— Begin Material provided —

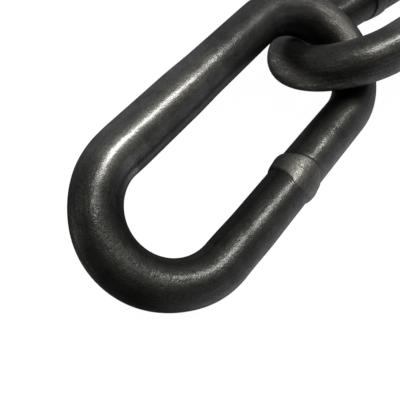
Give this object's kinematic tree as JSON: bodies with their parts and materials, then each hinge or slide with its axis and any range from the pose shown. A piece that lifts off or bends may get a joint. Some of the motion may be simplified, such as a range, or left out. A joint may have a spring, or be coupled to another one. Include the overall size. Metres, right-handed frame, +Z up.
{
  "type": "long link chain",
  "caption": "Long link chain of welded round steel bar: long open loops hooked through each other, lying slack with one free end link.",
  "frame": {"origin": "on the floor, in the middle of the chain's box", "axes": "+X along the run, from the free end link to the last one; +Z up from the floor"},
  "size_m": [2.012, 0.0772, 0.0476],
  "materials": {
    "steel": "self coloured, dark mill scale"
  },
  "bodies": {
    "link_01": {"link_01": "steel"},
    "link_02": {"link_02": "steel"},
    "link_03": {"link_03": "steel"},
    "link_04": {"link_04": "steel"},
    "link_05": {"link_05": "steel"},
    "link_06": {"link_06": "steel"},
    "link_07": {"link_07": "steel"},
    "link_08": {"link_08": "steel"},
    "link_09": {"link_09": "steel"},
    "link_10": {"link_10": "steel"},
    "link_11": {"link_11": "steel"},
    "link_12": {"link_12": "steel"},
    "link_13": {"link_13": "steel"},
    "link_14": {"link_14": "steel"},
    "link_15": {"link_15": "steel"},
    "link_16": {"link_16": "steel"},
    "link_17": {"link_17": "steel"},
    "link_18": {"link_18": "steel"},
    "link_19": {"link_19": "steel"},
    "link_20": {"link_20": "steel"}
  },
  "joints": [
    {"name": "swing_01", "type": "hinge", "parent": "link_01", "child": "link_02", "pos_m": [-0.89768, -0.00377, 0.02618], "axis": [-0.7071, 0.6355, -0.31], "range_deg": [0, 85]},
    {"name": "swing_02", "type": "hinge", "parent": "link_02", "child": "link_03", "pos_m": [-0.81288, 0.01053, 0.02381], "axis": [0, 0.766, 0.6428], "range_deg": [0, 90]},
    {"name": "swing_03", "type": "hinge", "parent": "link_03", "child": "link_04", "pos_m": [-0.69688, 0.01053, 0.02381], "axis": [0, 0.766, 0.6428], "range_deg": [-120, 120]},
    {"name": "swing_04", "type": "hinge", "parent": "link_04", "child": "link_05", "pos_m": [-0.59718, 0.01053, 0.02381], "axis": [0, -0.766, 0.6428], "range_deg": [-120, 120]},
    {"name": "swing_05", "type": "hinge", "parent": "link_05", "child": "link_06", "pos_m": [-0.49748, 0.01053, 0.02381], "axis": [0, -0.766, -0.6428], "range_deg": [-120, 120]},
    {"name": "swing_06", "type": "hinge", "parent": "link_06", "child": "link_07", "pos_m": [-0.39778, 0.01053, 0.02381], "axis": [0, 0.766, -0.6428], "range_deg": [-120, 120]},
    {"name": "swing_07", "type": "hinge", "parent": "link_07", "child": "link_08", "pos_m": [-0.29808, 0.01053, 0.02381], "axis": [0, 0.766, 0.6428], "range_deg": [-120, 120]},
    {"name": "swing_08", "type": "hinge", "parent": "link_08", "child": "link_09", "pos_m": [-0.19838, 0.01053, 0.02381], "axis": [0, -0.766, 0.6428], "range_deg": [-120, 120]},
    {"name": "swing_09", "type": "hinge", "parent": "link_09", "child": "link_10", "pos_m": [-0.09868, 0.01053, 0.02381], "axis": [0, -0.766, -0.6428], "range_deg": [-120, 120]},
    {"name": "swing_10", "type": "hinge", "parent": "link_10", "child": "link_11", "pos_m": [0.00102, 0.01053, 0.02381], "axis": [0, 0.766, -0.6428], "range_deg": [-120, 120]},
    {"name": "swing_11", "type": "hinge", "parent": "link_11", "child": "link_12", "pos_m": [0.10072, 0.01053, 0.02381], "axis": [0, 0.766, 0.6428], "range_deg": [-120, 120]},
    {"name": "swing_12", "type": "hinge", "parent": "link_12", "child": "link_13", "pos_m": [0.20042, 0.01053, 0.02381], "axis": [0, -0.766, 0.6428], "range_deg": [-120, 120]},
    {"name": "swing_13", "type": "hinge", "parent": "link_13", "child": "link_14", "pos_m": [0.30012, 0.01053, 0.02381], "axis": [0, -0.766, -0.6428], "range_deg": [-120, 120]},
    {"name": "swing_14", "type": "hinge", "parent": "link_14", "child": "link_15", "pos_m": [0.39982, 0.01053, 0.02381], "axis": [0, 0.766, -0.6428], "range_deg": [-120, 120]},
    {"name": "swing_15", "type": "hinge", "parent": "link_15", "child": "link_16", "pos_m": [0.49952, 0.01053, 0.02381], "axis": [0, 0.766, 0.6428], "range_deg": [-120, 120]},
    {"name": "swing_16", "type": "hinge", "parent": "link_16", "child": "link_17", "pos_m": [0.59922, 0.01053, 0.02381], "axis": [0, -0.766, 0.6428], "range_deg": [-120, 120]},
    {"name": "swing_17", "type": "hinge", "parent": "link_17", "child": "link_18", "pos_m": [0.69892, 0.01053, 0.02381], "axis": [0, -0.766, -0.6428], "range_deg": [-120, 120]},
    {"name": "swing_18", "type": "hinge", "parent": "link_18", "child": "link_19", "pos_m": [0.79862, 0.01053, 0.02381], "axis": [0, 0.766, -0.6428], "range_deg": [-120, 120]},
    {"name": "swing_19", "type": "hinge", "parent": "link_19", "child": "link_20", "pos_m": [0.89832, 0.01053, 0.02381], "axis": [0, 0.766, 0.6428], "range_deg": [-120, 120]}
  ]
}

— End Material provided —

▸ **What the exercise asks**
Reproduce all the data word for word.

▸ **Full answer**
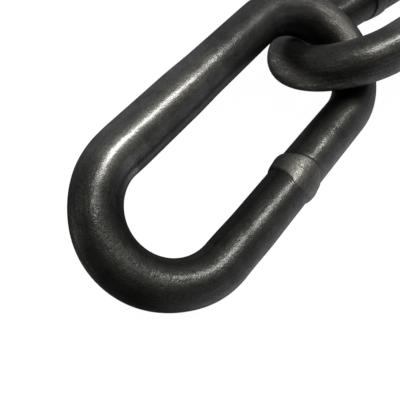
Give this object's kinematic tree as JSON: bodies with their parts and materials, then each hinge or slide with its axis and any range from the pose shown. A piece that lifts off or bends may get a joint. Some of the motion may be simplified, such as a range, or left out. A joint may have a spring, or be coupled to another one. Include the overall size. Metres, right-handed frame, +Z up.
{
  "type": "long link chain",
  "caption": "Long link chain of welded round steel bar: long open loops hooked through each other, lying slack with one free end link.",
  "frame": {"origin": "on the floor, in the middle of the chain's box", "axes": "+X along the run, from the free end link to the last one; +Z up from the floor"},
  "size_m": [2.012, 0.0772, 0.0476],
  "materials": {
    "steel": "self coloured, dark mill scale"
  },
  "bodies": {
    "link_01": {"link_01": "steel"},
    "link_02": {"link_02": "steel"},
    "link_03": {"link_03": "steel"},
    "link_04": {"link_04": "steel"},
    "link_05": {"link_05": "steel"},
    "link_06": {"link_06": "steel"},
    "link_07": {"link_07": "steel"},
    "link_08": {"link_08": "steel"},
    "link_09": {"link_09": "steel"},
    "link_10": {"link_10": "steel"},
    "link_11": {"link_11": "steel"},
    "link_12": {"link_12": "steel"},
    "link_13": {"link_13": "steel"},
    "link_14": {"link_14": "steel"},
    "link_15": {"link_15": "steel"},
    "link_16": {"link_16": "steel"},
    "link_17": {"link_17": "steel"},
    "link_18": {"link_18": "steel"},
    "link_19": {"link_19": "steel"},
    "link_20": {"link_20": "steel"}
  },
  "joints": [
    {"name": "swing_01", "type": "hinge", "parent": "link_01", "child": "link_02", "pos_m": [-0.89768, -0.00377, 0.02618], "axis": [-0.7071, 0.6355, -0.31], "range_deg": [0, 85]},
    {"name": "swing_02", "type": "hinge", "parent": "link_02", "child": "link_03", "pos_m": [-0.81288, 0.01053, 0.02381], "axis": [0, 0.766, 0.6428], "range_deg": [0, 90]},
    {"name": "swing_03", "type": "hinge", "parent": "link_03", "child": "link_04", "pos_m": [-0.69688, 0.01053, 0.02381], "axis": [0, 0.766, 0.6428], "range_deg": [-120, 120]},
    {"name": "swing_04", "type": "hinge", "parent": "link_04", "child": "link_05", "pos_m": [-0.59718, 0.01053, 0.02381], "axis": [0, -0.766, 0.6428], "range_deg": [-120, 120]},
    {"name": "swing_05", "type": "hinge", "parent": "link_05", "child": "link_06", "pos_m": [-0.49748, 0.01053, 0.02381], "axis": [0, -0.766, -0.6428], "range_deg": [-120, 120]},
    {"name": "swing_06", "type": "hinge", "parent": "link_06", "child": "link_07", "pos_m": [-0.39778, 0.01053, 0.02381], "axis": [0, 0.766, -0.6428], "range_deg": [-120, 120]},
    {"name": "swing_07", "type": "hinge", "parent": "link_07", "child": "link_08", "pos_m": [-0.29808, 0.01053, 0.02381], "axis": [0, 0.766, 0.6428], "range_deg": [-120, 120]},
    {"name": "swing_08", "type": "hinge", "parent": "link_08", "child": "link_09", "pos_m": [-0.19838, 0.01053, 0.02381], "axis": [0, -0.766, 0.6428], "range_deg": [-120, 120]},
    {"name": "swing_09", "type": "hinge", "parent": "link_09", "child": "link_10", "pos_m": [-0.09868, 0.01053, 0.02381], "axis": [0, -0.766, -0.6428], "range_deg": [-120, 120]},
    {"name": "swing_10", "type": "hinge", "parent": "link_10", "child": "link_11", "pos_m": [0.00102, 0.01053, 0.02381], "axis": [0, 0.766, -0.6428], "range_deg": [-120, 120]},
    {"name": "swing_11", "type": "hinge", "parent": "link_11", "child": "link_12", "pos_m": [0.10072, 0.01053, 0.02381], "axis": [0, 0.766, 0.6428], "range_deg": [-120, 120]},
    {"name": "swing_12", "type": "hinge", "parent": "link_12", "child": "link_13", "pos_m": [0.20042, 0.01053, 0.02381], "axis": [0, -0.766, 0.6428], "range_deg": [-120, 120]},
    {"name": "swing_13", "type": "hinge", "parent": "link_13", "child": "link_14", "pos_m": [0.30012, 0.01053, 0.02381], "axis": [0, -0.766, -0.6428], "range_deg": [-120, 120]},
    {"name": "swing_14", "type": "hinge", "parent": "link_14", "child": "link_15", "pos_m": [0.39982, 0.01053, 0.02381], "axis": [0, 0.766, -0.6428], "range_deg": [-120, 120]},
    {"name": "swing_15", "type": "hinge", "parent": "link_15", "child": "link_16", "pos_m": [0.49952, 0.01053, 0.02381], "axis": [0, 0.766, 0.6428], "range_deg": [-120, 120]},
    {"name": "swing_16", "type": "hinge", "parent": "link_16", "child": "link_17", "pos_m": [0.59922, 0.01053, 0.02381], "axis": [0, -0.766, 0.6428], "range_deg": [-120, 120]},
    {"name": "swing_17", "type": "hinge", "parent": "link_17", "child": "link_18", "pos_m": [0.69892, 0.01053, 0.02381], "axis": [0, -0.766, -0.6428], "range_deg": [-120, 120]},
    {"name": "swing_18", "type": "hinge", "parent": "link_18", "child": "link_19", "pos_m": [0.79862, 0.01053, 0.02381], "axis": [0, 0.766, -0.6428], "range_deg": [-120, 120]},
    {"name": "swing_19", "type": "hinge", "parent": "link_19", "child": "link_20", "pos_m": [0.89832, 0.01053, 0.02381], "axis": [0, 0.766, 0.6428], "range_deg": [-120, 120]}
  ]
}